Oddly, each of the near-misses Eddie’s had with closure happened during the month of July, as they prepared for the annual block party.
This block party will be the last.
Stacie and Wendy began to be aware that trouble was brewing last year, when they learned that Ray Cook, their landlord, was in financial trouble.
“The last we heard, up to two months ago, was that he had a chance to work it out by the end of June,” said Stacie. “If he didn’t the bank would take the property.”
The two found a couple of potential investors, in case the property was going to be sold. The investors were poised to buy the building and continue to lease it to Stacie and Wendy.
Three weeks ago, they learned that Cook hadn’t been able to hang on to the building, and the bank was taking it.
Representatives of the bank arrived and inventoried the building.
When they named a selling price, it was well above what the investors, one of whom is a professional restaurant investor, thought it was worth.
So Stacie and Wendy asked the bank, Columbia Bank, about leasing the building directly from the bank.
Friday before last, the bank returned with a lease price. It was the fatal blow.
“The bankers came to us with a figure for rent that is double what we pay,” said Stacie. “And we can’t afford it.”
The rent went from $2,000 a month to about $4,000.
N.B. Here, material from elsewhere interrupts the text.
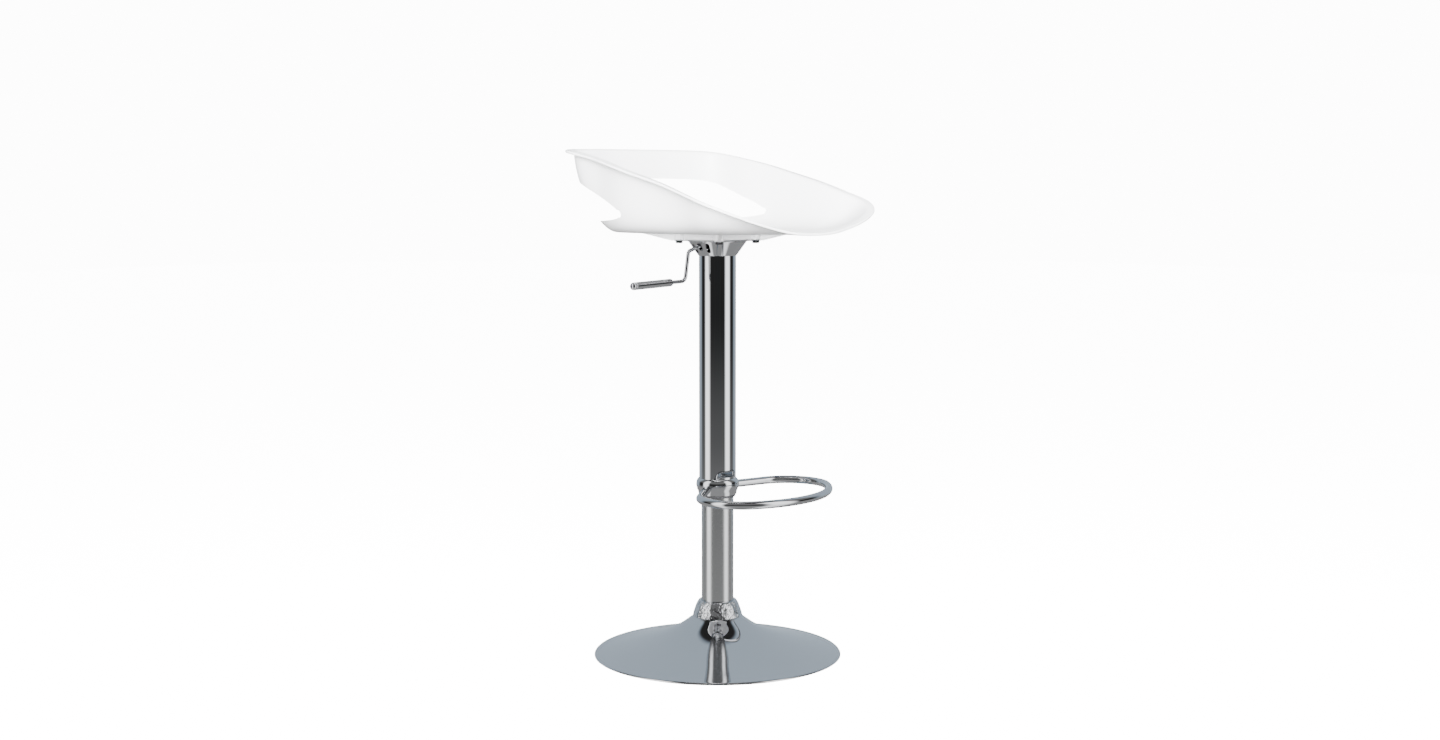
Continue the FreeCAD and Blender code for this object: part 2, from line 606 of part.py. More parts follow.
def opening_cutter():
    """Side profile of the opening behind the pan, right through from side to side."""
    wide = 260.0

    def side(ahead, height):
        return Vector(-wide, -ahead, height)

    top = [side(*p) for p in OPENING_TOP]
    bottom = [side(*p) for p in OPENING_BOTTOM]
    edges = [spline(top), line(top[-1], bottom[-1]), spline(bottom),
             Part.Arc(bottom[0], side(*OPENING_TIP), top[0]).toShape()]
    face = Part.Face(Part.Wire(Part.__sortEdges__(edges)))
    return face.extrude(Vector(2 * wide, 0, 0))


def seat_rib(angle):
    """Tapering rib under the pan, from the boss out along one diagonal."""
    low, high = BOSS_BOTTOM, SEAT_FLOOR + BOSS_SINK
    outline = [point(30.0, low), point(67.0, low), point(67.0, PLATE_BOTTOM), point(70.0, PLATE_BOTTOM),
               point(122.0, SEAT_FLOOR), point(122.0, high), point(30.0, high)]
    rib = Part.Face(Part.makePolygon(outline + outline[:1])).extrude(Vector(0, RIB_THICKNESS, 0))
    rib.translate(Vector(0, -RIB_THICKNESS / 2, 0))
    pad_at = Vector(BOLT_HALF_SPACING * 2 ** 0.5, 0, low)
    rib = rib.fuse(Part.makeCylinder(BOLT_PAD_RADIUS, high - low, pad_at))
    rib.rotate(ORIGIN, UP, angle)
    return rib


def seat_shell():
    """Bowl, its opening, and the boss and ribs under the pan."""
    boss = Part.makeBox(2 * BOSS_HALF, 2 * BOSS_HALF, SEAT_FLOOR + BOSS_SINK - BOSS_BOTTOM,
                        Vector(-BOSS_HALF, -BOSS_HALF, BOSS_BOTTOM))
    corners = [e for e in boss.Edges if e.BoundBox.ZLength > 5.0]
    boss = boss.makeFillet(3.0, corners)
    bowl = seat_bowl().cut(opening_cutter())
    shell = bowl.fuse([boss] + [seat_rib(45.0 + 90.0 * i) for i in range(4)]).removeSplitter()
    insert_hole = at_bolts(lambda: Part.makeCylinder(INSERT_RADIUS, INSERT_LENGTH, Vector(0, 0, BOSS_BOTTOM)))
    return shell.cut(insert_hole)


parts["seat_shell"] = seat_shell()


def seat_bolt():
    """Hexagon-socket button head with its shank through the plate and up into the insert."""
    head = Part.makeCylinder(HEAD_RADIUS, HEAD_HEIGHT, Vector(0, 0, WASHER_BOTTOM - HEAD_HEIGHT))
    low_edge = [e for e in head.Edges if e.BoundBox.ZMax < WASHER_BOTTOM - HEAD_HEIGHT + 0.1]
    head = head.makeFillet(1.6, low_edge)
    shank = Part.makeCylinder(BOLT_RADIUS, PLATE_TOP + 7.0 - WASHER_BOTTOM, Vector(0, 0, WASHER_BOTTOM))
    return head.fuse(shank).cut(hexagon(4.0, WASHER_BOTTOM - HEAD_HEIGHT - 0.1, 1.7))


INSERT_TOP = BOSS_BOTTOM + INSERT_LENGTH
parts["seat_bolts"] = at_bolts(seat_bolt)
parts["bolt_washers"] = at_bolts(lambda: ring(BOLT_RADIUS + 0.2, 6.2, WASHER_BOTTOM, PLATE_BOTTOM, 0.2))
parts["seat_inserts"] = at_bolts(lambda: ring(BOLT_RADIUS, INSERT_RADIUS, BOSS_BOTTOM, INSERT_TOP, 0.2))


if __name__ == "__main__":
    os.makedirs("parts", exist_ok=True)
    for name, shape in parts.items():
        shape.exportStep("parts/%s.step" % name)
        print(name, len(shape.Solids), shape.isValid(), round(shape.Volume))
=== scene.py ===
import json
from math import cos, pi, radians, sin, tan

import bpy
import numpy as np
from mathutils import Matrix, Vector


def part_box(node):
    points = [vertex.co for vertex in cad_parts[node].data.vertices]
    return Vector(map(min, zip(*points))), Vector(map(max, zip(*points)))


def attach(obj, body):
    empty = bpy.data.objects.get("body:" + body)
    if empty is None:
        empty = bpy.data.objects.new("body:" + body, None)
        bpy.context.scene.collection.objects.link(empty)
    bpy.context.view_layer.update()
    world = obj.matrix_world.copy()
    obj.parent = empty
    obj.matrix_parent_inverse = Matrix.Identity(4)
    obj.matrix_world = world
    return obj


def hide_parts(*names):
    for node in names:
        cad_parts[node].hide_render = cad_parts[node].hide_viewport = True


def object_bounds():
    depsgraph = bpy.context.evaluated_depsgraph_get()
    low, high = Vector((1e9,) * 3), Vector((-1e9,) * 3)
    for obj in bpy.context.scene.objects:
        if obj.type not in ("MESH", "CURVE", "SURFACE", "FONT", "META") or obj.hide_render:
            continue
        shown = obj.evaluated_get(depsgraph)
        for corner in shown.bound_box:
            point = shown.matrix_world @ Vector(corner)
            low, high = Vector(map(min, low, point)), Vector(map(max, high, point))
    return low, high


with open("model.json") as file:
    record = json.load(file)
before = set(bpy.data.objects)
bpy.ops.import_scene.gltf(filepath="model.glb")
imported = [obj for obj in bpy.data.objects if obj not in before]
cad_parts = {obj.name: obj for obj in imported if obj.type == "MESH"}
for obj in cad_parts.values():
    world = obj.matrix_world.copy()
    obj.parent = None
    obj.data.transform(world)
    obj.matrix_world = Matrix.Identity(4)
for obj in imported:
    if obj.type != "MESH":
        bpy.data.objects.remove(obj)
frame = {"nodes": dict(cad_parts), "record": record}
cad_low, cad_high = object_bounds()

MM = 0.001
TURN = 2 * pi
LATHE_STEPS = 256
TUBE_SIDES = 40


# ---- camera -----------------------------------------------------------------------------------
CAMERA_HEADING = radians(47.28)     # how far round from the stool's front it stands, on the lever's side
CAMERA_DISTANCE = 2.8685
CAMERA_HEIGHT = 0.7431
CAMERA_PITCH = radians(5.92)
CAMERA_ASIDE = radians(0.077)
CAMERA_LENS = 46.72


def add_camera():
    data = bpy.data.cameras.new("camera")
    data.lens = CAMERA_LENS
    data.sensor_width = 36.0
    data.dof.use_dof = False
    data.clip_start, data.clip_end = 0.05, 100.0
    camera = bpy.data.objects.new("camera", data)
    bpy.context.scene.collection.objects.link(camera)
    camera.location = (-CAMERA_DISTANCE * sin(CAMERA_HEADING), -CAMERA_DISTANCE * cos(CAMERA_HEADING),
                       CAMERA_HEIGHT)
    camera.rotation_euler = (pi / 2 - CAMERA_PITCH, 0, -CAMERA_HEADING - CAMERA_ASIDE)
    bpy.context.scene.camera = camera


# ---- node helper -----------------------------------------------------------------------------
class Tree:
    """Short calls for building a node tree. Inputs may be sockets or constants."""

    def __init__(self, tree):
        self.tree = tree
        tree.nodes.clear()

    def node(self, kind, inputs=(), **settings):
        made = self.tree.nodes.new(kind)
        for key, value in settings.items():
            setattr(made, key, value)
        for key, value in dict(inputs).items():
            self.set(made.inputs[key], value)
        return made

    def set(self, socket, value):
        if isinstance(value, bpy.types.NodeSocket):
            self.tree.links.new(value, socket)
        else:
            socket.default_value = value

    def math(self, operation, a, b=0.0, c=0.0):
        return self.node("ShaderNodeMath", {0: a, 1: b, 2: c}, operation=operation).outputs[0]

    def step(self, value, low, high, out_low=0.0, out_high=1.0):
        """Smooth change from out_low to out_high as value goes from low to high."""
        made = self.node("ShaderNodeMapRange", {0: value, 1: low, 2: high, 3: out_low, 4: out_high},
                         interpolation_type="SMOOTHSTEP")
        return made.outputs[0]

    def mix(self, share, a, b):
        made = self.node("ShaderNodeMix", data_type="RGBA")
        self.set(made.inputs[0], share)
        self.set(made.inputs[6], a)
        self.set(made.inputs[7], b)
        return made.outputs[2]

    def noise(self, where, scale, detail=3.0, rough=0.5):
        made = self.node("ShaderNodeTexNoise", {"Vector": where, "Scale": scale, "Detail": detail,
                                                "Roughness": rough})
        return made.outputs[0]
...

Stacie and Wendy believe that, by improving the building as much as they did, and by running a successful venue there for eight years, they priced themselves out of their own business.
And they won’t be able to pack up and move into a new building. As renters, they can take out the stuff that can be unplugged. But the most expensive parts of the business; the hood over the grill, the grease interceptor, the HVAC, the tens of thousands of dollars in permits, they cannot take.
And they don’t have investment money with which to start over; since they started, neither ever took a paycheck, living instead on tips and eating at the restaurant.
So they are laying off the 12 people who work there, some of whom have been there nearly since it opened. They are canceling gigs they had booked with bands months into the future.
Stacie said that for her husband and kids, there is a silver lining. Stacie has put in 70 hour weeks for years and tended to bring her work home with her even when she wasn’t at the bar.
“It’s a bittersweet relief for my family,” she said.
It’s the customers that Stacie will miss the most, she said.
“The hardest thing is to see someone walk in and I know I’m not going to see them again,” said Stacie. “I want them to be aware that we have done everything we can to stay.”
And Wendy said that she will miss giving Monroe a place to hear good music most of all.
“We have put our heart and our soul into this, and even though part of me is angry about the money, I never really did this to be rich. I did this because Monroe needed a heart, a place people could feel some sense of community through music,” she said. “This has been one of the greatest accomplishments of my life and I am very, very proud of it. It’s just the hardest thing.”
But before they close, Eddie’s Trackside will have one last party.
Saturday, July 13, live music will start at 1 p.m. and go on outdoors all day in Eddie’s trackside parking lot. After dark, the music will go indoors and continue for the rest of the evening.
“We want to have a really good party before we go,” said Wendy.
They are calling the party Eddie’s Last Call.